The Internal Revenue Service (“IRS”), United States Department of Labor (“USDOL”), and each state department of labor and department of revenue (“state DOL” or “state DOR”) all have the authority to reclassify independent contractors as employees, triggering large civil penalties and tax or unemployment insurance contribution assessments, and in some cases criminal investigations. With this myriad of differing agencies, an employer could potentially be subject to four separate audits or investigations. Typically, the IRS or USDOL is involved first, and if one of them reclassifies more than a handful of workers, it then will notify the state DOL or state DOR. 

What complicates matters further is that each of these four agencies may apply different standards in distinguishing between an employee versus an independent contractor. Currently, the USDOL uses a much broader definition of “employee” than the IRS. Additionally, Alabama’s DOL and DOR typically rely on the “common law” or “20-factor test” codified by the IRS in the 1980s and ironed out through subsequent cases, although their interpretations of that test may vary from the IRS’s own determination or the countless court cases. The USDOL has pressured state DOLs over recent years, however, to drop the 20-factor test and adopt the USDOL’s more expansive test. While Alabama has pending legislation (HB 408) that seeks to provide clearer and more consistent guidelines on the independent contractor designation and make uniform the use of the IRS’s applicable test (currently, the 20-factor test along with the Revenue Act of 1978 Section 530 “safe harbor”), confusion will remain so long as the IRS, USDOL, and each state DOL or DOR applies its own standards. 

On March 10, 2021, Congress passed its third round of pandemic assistance, known as the American Rescue Plan Act of 2021. This act extends the CARES Act unemployment provisions until September 6, 2021, and like the first two rounds of the CARES Act legislation, contains pandemic unemployment assistance for self-employed individuals, including independent contractors. Although independent contractors already receiving pandemic unemployment assistance will not be required to reapply, those who are newly eligible (or newly applying) must submit an application for benefits under the new stimulus act. Businesses should be concerned about independent contractors submitting applications for benefits without specifying that they are indeed self-employed, or worse yet, listing your business as the “employer.” At best, this will create confusion. At worst, this could result in legal exposure for businesses if these applications are maintained and later construed as records that those independent contractors are actually employees. 
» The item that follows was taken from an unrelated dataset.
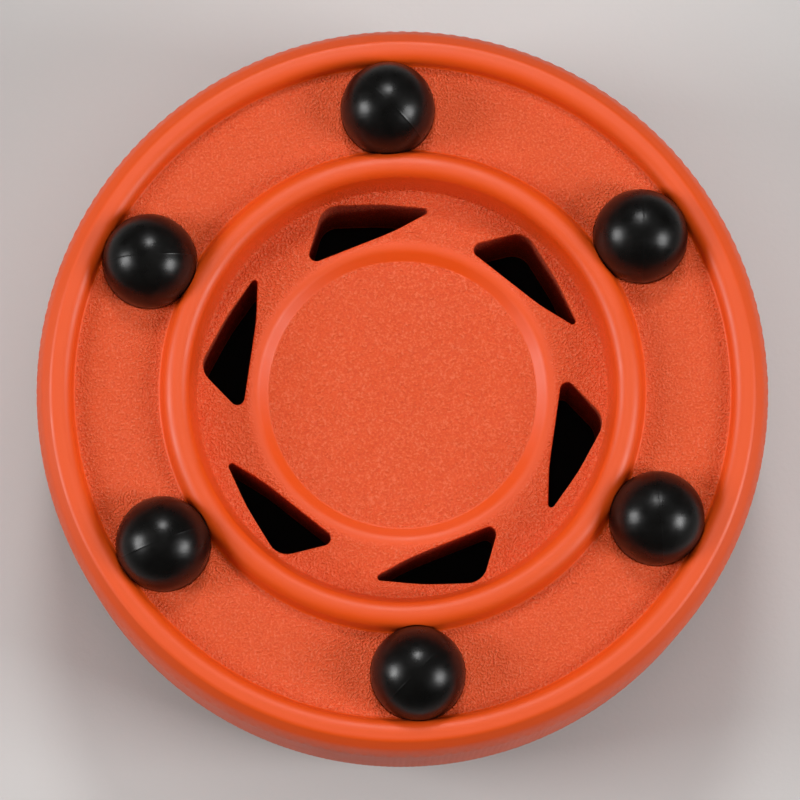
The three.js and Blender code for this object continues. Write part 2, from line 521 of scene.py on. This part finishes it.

Companies that have used independent contractors in the past and plan to continue doing so in the future need to take inventory of the nature of their independent contractors’ work performed and compensation received. Businesses can be better prepared to challenge an audit with a few simple steps, including designating a single human resources representative or counsel to review all claim notices for pandemic unemployment assistance; implementing and periodically reviewing clear independent contractor agreements; monitoring the applicable independent contractor criteria in your jurisdiction; and collecting relevant information on current independent contractors to support their classification, including the length of time they’ve been performing services for your company.

If your company receives notification from the relevant state agency or otherwise learns that an independent contractor is claiming unemployment benefits without specifying that he or she is self-employed, you should appeal that claim and seek a hearing on a timely basis. Absent a challenge to that designation, a company may find itself subject to a final determination that the individual is indeed their employee, which could result in a broader conclusion by that agency (or other state or federal agencies) that all workers in a similar role are also misclassified employees.